Day 5 Double Cross (5.7+), Route 499 (5.11b), Rubicon (5.10c), The Flake (5.8)
Day 6 Mike’s Book (5.6), Toe Jam (5.7), Orphan (5.9)
Day 7 Rest Day
Day 8 Lazy Day (5.7), Cactus flower (5.12), Nurn’s Romp (5.8), The Exorcist (5.10a)
Day 9 Dolphin (5.7), Bird of Fire (5.10a), Hobbit Roof (5.10b), Sail Away (5.8-)
Day 10 Catching a falling star (5.8), Coarse and Buggy (5.11a/b), Hobbit Roof (5.10b)
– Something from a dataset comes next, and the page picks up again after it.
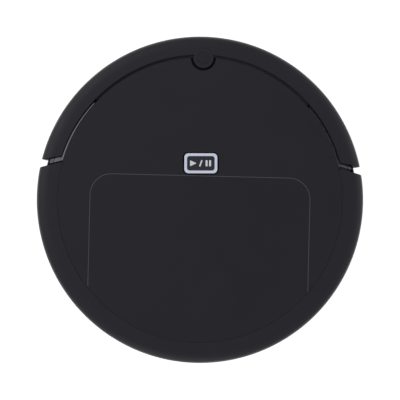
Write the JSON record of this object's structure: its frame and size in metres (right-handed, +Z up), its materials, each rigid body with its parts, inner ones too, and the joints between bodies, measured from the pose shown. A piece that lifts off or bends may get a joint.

At the climbing shop “Nomad Adventures” we were warned to climb below our grade because grades are sandbagged, and climbing is mentally challenging. So we parked the car in the first climbing area i.e. Hemmingway Buttress as you enter from the Western Entrance and climbed the White Lightning. Slick and awkward at first 7 feet but it eases up above and it felt like a 5.7. Little did we know that the unprotected approach to crack with chopped bolts, finicky gear and heady sections are going to be our new normal at JTree.
I chose Leaping Learner as my first lead because it’s only a 5.6 in book and I had not read any mountain project (MP) comments. I realized that the Guide Book totally omitted talking about the first half of the pitch, which has marginal pro in three pods and a chance to deck if you screw up. The approach to the crack is the crux. MP discusses various options for the start and mentions the right approaches bumps up the grade to 5.8+. Ha! so much for a 5.6. Double Cross is definitely a better intro. Rick TRed the Grain Dance which shares the same anchor and loved it.
Rick TRed Route 499 which shares the same anchor as double cross and was humbled by the steep 5.11 slab moves. If the angle is 80 degrees and above but below 90 degrees, should we accept it as a slab?